On a lighter note, it's great that I got an iPad, cos it sort of replaces my old laggy computer and prevents me from temptations to play flash games but somehow play other games... Argggh I hate bio and I think even my brother is better than me in writing lol... There's like no improvement in my la since primary school, unless I'm not aware of it. And I'm not motivated to read books anymore........
Ok, things I should be glad of:
My awesome room
My awesome iPad
My awesome classroom (not totally)
....can't think of many for now...
It's like I would have to spend an equal amount of time slacking for me to start studying...

My email and phone receives messages late or not at all sometimes...

Still...
HAPPY CHINESE NEW YEAR to everybuddy who visits my blog.

Tuesday, January 18, 2011

i am damm pissed for getting a 3.5/5 for sth.
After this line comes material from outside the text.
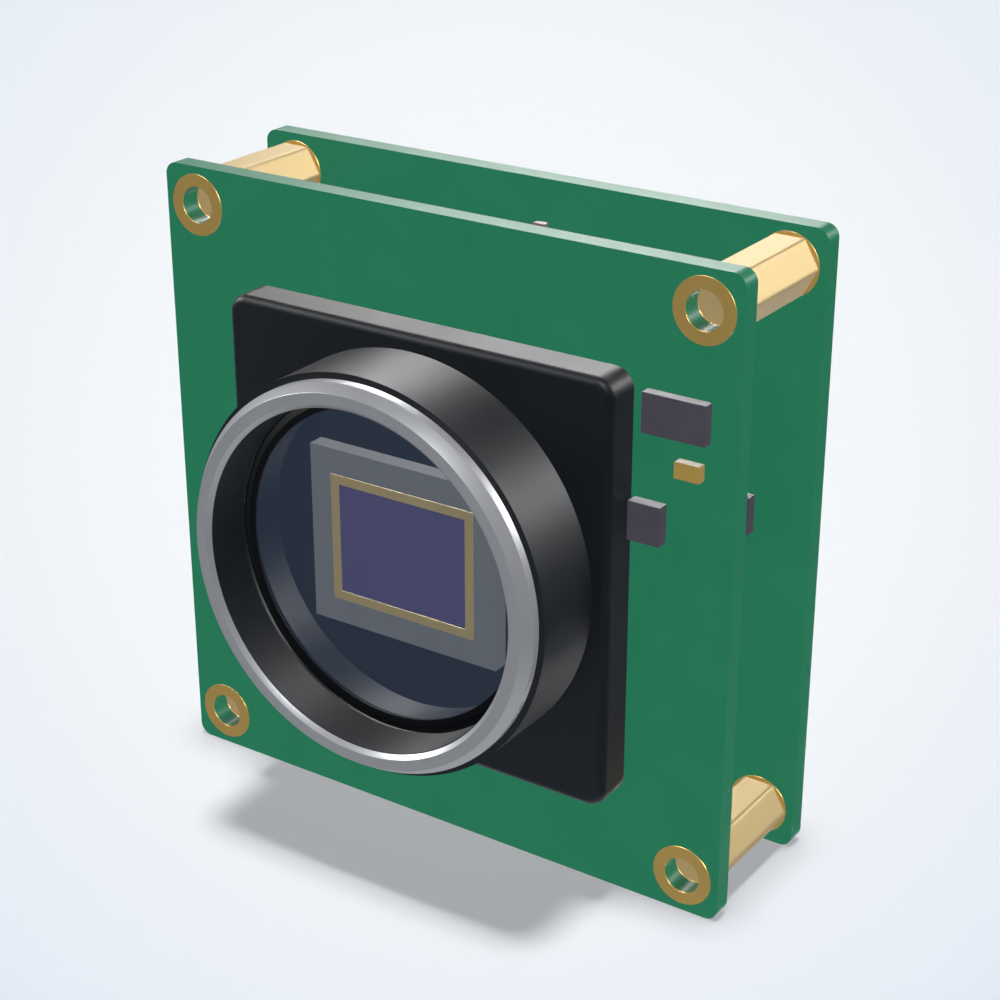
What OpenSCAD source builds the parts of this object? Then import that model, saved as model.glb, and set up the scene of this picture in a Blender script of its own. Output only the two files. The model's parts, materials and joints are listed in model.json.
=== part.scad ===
// Two-board camera module: a lens mount on a front board, carried on four posts by a rear board.
// X is to the right as seen from the lens, Z is up, and the lens looks along -Y.
// The origin is the middle of the four mounting holes, on the back face of the rear board.

/* [Boards] */
// Width of both boards
board_w = 50; // [49:0.5:60]
// Height of both boards
board_h = 50; // [49:0.5:60]
// Thickness of each board
board_t = 1.6; // [1:0.1:2.4]
// Radius of the board's corners
board_corner_r = 1; // [0.5:0.1:2.5]
// Free space between the two boards
board_gap = 10.4; // [9:0.1:16]
// Distance of each corner hole from the board's edges
hole_inset = 3; // [2.8:0.1:4]
// Diameter of the front board's corner holes
hole_d = 2.9; // [2.2:0.1:3.2]
// Diameter of the gold rings round the corner holes
pad_d = 4.82; // [4.5:0.02:5.4]
// Thickness of the gold rings
pad_t = 0.07; // [0.04:0.01:0.12]

/* [Posts] */
// Width of each hex post, flat to flat
post_af = 4.2; // [4:0.1:4.6]
// Diameter of the post's spigot in the rear board
spigot_d = 3.3; // [2.9:0.1:3.6]
// Gap between the spigot and its hole
spigot_gap = 0.05; // [0.02:0.01:0.1]
// Drill size of the tapped hole in each post
tap_d = 2.05; // [1.6:0.05:2.2]
// Depth of the tapped hole
tap_depth = 6.5; // [4:0.5:8]
// Angle of the drill's point at the tapped hole's end
tap_point = 118; // [90:1:140]
// Countersink at the tapped hole's mouth
tap_mouth = 0.25; // [0.1:0.05:0.35]

/* [Lens mount] */
// Side of the square plate
plate_w = 33.6; // [32.6:0.2:34.4]
// Thickness of the plate
plate_t = 3; // [2.6:0.1:4]
// Radius of the plate's corners
plate_corner_r = 1.5; // [1:0.1:3]
// Rounding of the plate's front edge
plate_fillet = 0.6; // [0.2:0.1:0.8]
// Diameter of the lens bore
bore_d = 26.5; // [26.3:0.1:27]
// Wall of the barrel round the lens bore
barrel_wall = 2.3; // [2.2:0.1:2.5]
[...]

And I seriously have no idea what to write for personal essay cos i really don't know what i believe in, and i still have physics prac which i didn't manage to record all the results...

Sunday, January 2, 2011

2010

Ok, in the end I didn't post anything. I fail when it comes to determination and blah. Anyway, here's my conclusion to 2010
Ok, basically it isnt exactly too bad…
I'm a year older
I went malacca with th class
I moved house again
I took jlpt
I cried on front of so many people
I experienced the scariest thing to me
I hate and fear birds even more
I played^^^
I hav a new opinion on life
Ok, and I really realisEd that there's absolutely no point to harp on the past and life should really move on and u should really not care about what people say or feel about u because it's impossible to please everyone. More importantly, u shouldn't expect too much on others. Anyway, I just feel a bit sick lol. This is a pretty short reflection. Anyway, life is not as beautiful as I imagined and everything happens like so fast.